GIVEN DATA —
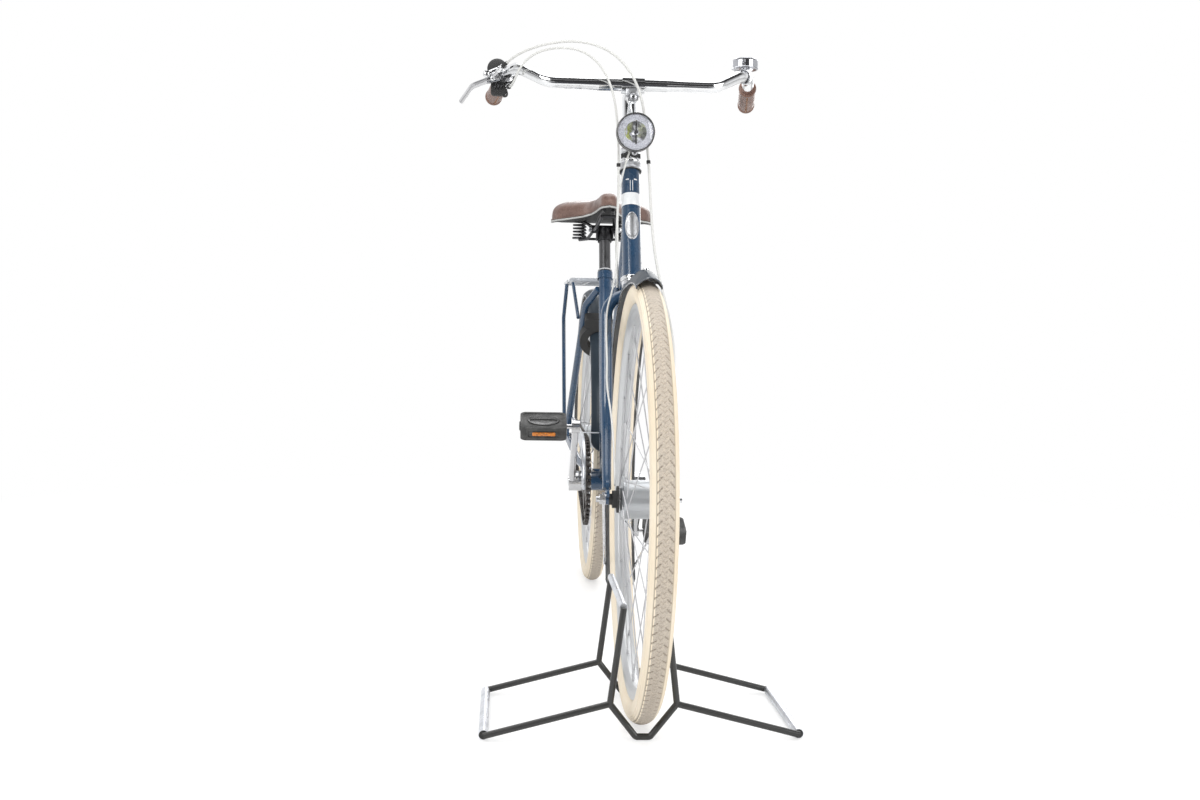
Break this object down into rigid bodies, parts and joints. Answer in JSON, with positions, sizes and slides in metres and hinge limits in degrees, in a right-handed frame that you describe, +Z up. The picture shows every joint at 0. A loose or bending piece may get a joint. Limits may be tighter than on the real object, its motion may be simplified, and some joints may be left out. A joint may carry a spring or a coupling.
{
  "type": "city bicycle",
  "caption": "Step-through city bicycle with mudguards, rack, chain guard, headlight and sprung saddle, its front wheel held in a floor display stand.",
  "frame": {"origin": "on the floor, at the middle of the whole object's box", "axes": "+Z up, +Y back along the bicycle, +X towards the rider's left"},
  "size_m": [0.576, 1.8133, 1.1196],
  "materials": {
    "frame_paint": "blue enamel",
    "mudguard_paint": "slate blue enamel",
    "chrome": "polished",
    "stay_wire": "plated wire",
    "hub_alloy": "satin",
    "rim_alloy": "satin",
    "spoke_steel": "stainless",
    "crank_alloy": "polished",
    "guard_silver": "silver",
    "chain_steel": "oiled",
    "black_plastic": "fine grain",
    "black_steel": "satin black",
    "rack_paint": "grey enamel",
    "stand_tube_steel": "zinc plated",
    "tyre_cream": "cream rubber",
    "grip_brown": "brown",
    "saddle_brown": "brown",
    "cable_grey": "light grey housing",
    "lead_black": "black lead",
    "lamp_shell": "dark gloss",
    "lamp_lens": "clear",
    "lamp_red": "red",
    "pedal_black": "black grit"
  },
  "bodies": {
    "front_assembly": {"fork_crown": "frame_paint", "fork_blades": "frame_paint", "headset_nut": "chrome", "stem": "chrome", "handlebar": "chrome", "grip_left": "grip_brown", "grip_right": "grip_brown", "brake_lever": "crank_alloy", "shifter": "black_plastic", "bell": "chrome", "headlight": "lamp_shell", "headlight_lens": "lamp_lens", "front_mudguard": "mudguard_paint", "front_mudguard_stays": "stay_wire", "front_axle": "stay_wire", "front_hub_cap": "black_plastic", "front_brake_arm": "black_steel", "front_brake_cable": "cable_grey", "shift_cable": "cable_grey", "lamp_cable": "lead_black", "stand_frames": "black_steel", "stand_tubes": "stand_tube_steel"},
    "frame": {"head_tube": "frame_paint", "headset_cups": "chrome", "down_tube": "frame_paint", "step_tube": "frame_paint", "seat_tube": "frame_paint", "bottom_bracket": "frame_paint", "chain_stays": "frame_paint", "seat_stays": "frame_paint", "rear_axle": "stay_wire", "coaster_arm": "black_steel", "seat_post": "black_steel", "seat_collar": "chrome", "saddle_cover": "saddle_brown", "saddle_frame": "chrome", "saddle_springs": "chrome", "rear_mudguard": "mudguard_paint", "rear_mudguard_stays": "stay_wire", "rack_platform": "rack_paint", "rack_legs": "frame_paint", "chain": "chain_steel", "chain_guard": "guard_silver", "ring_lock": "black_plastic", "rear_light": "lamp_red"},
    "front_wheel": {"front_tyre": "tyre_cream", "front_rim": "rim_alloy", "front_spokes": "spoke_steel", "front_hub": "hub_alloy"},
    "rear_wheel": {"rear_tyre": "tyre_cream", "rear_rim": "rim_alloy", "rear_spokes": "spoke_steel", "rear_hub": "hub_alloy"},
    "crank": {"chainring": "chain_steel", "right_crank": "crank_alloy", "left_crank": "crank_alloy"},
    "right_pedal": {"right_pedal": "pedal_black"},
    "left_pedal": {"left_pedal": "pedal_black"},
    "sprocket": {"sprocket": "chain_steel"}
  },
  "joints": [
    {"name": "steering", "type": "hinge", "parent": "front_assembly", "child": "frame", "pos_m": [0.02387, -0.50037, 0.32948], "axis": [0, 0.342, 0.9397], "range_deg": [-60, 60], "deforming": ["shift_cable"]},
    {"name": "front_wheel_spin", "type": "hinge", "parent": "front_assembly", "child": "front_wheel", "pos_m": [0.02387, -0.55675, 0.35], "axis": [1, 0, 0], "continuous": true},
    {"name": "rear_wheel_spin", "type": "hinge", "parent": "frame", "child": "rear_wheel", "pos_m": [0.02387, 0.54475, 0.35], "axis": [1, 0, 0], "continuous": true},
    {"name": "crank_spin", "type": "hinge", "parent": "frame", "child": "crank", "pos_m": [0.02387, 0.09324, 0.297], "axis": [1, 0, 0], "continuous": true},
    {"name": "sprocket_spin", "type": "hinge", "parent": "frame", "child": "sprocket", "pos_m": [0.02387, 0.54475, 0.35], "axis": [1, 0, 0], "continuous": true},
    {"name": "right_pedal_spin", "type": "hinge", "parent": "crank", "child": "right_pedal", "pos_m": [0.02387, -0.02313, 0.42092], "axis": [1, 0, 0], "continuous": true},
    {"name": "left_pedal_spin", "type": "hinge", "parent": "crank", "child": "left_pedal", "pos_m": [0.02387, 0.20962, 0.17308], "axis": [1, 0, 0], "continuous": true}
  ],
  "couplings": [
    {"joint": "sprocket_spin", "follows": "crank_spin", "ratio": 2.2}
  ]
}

WHAT TO WORK ON —
Go through the material and copy out every line with "joints" in it.

RIGHT ANSWER —
Break this object down into rigid bodies, parts and joints. Answer in JSON, with positions, sizes and slides in metres and hinge limits in degrees, in a right-handed frame that you describe, +Z up. The picture shows every joint at 0. A loose or bending piece may get a joint. Limits may be tighter than on the real object, its motion may be simplified, and some joints may be left out. A joint may carry a spring or a coupling.
  "joints": [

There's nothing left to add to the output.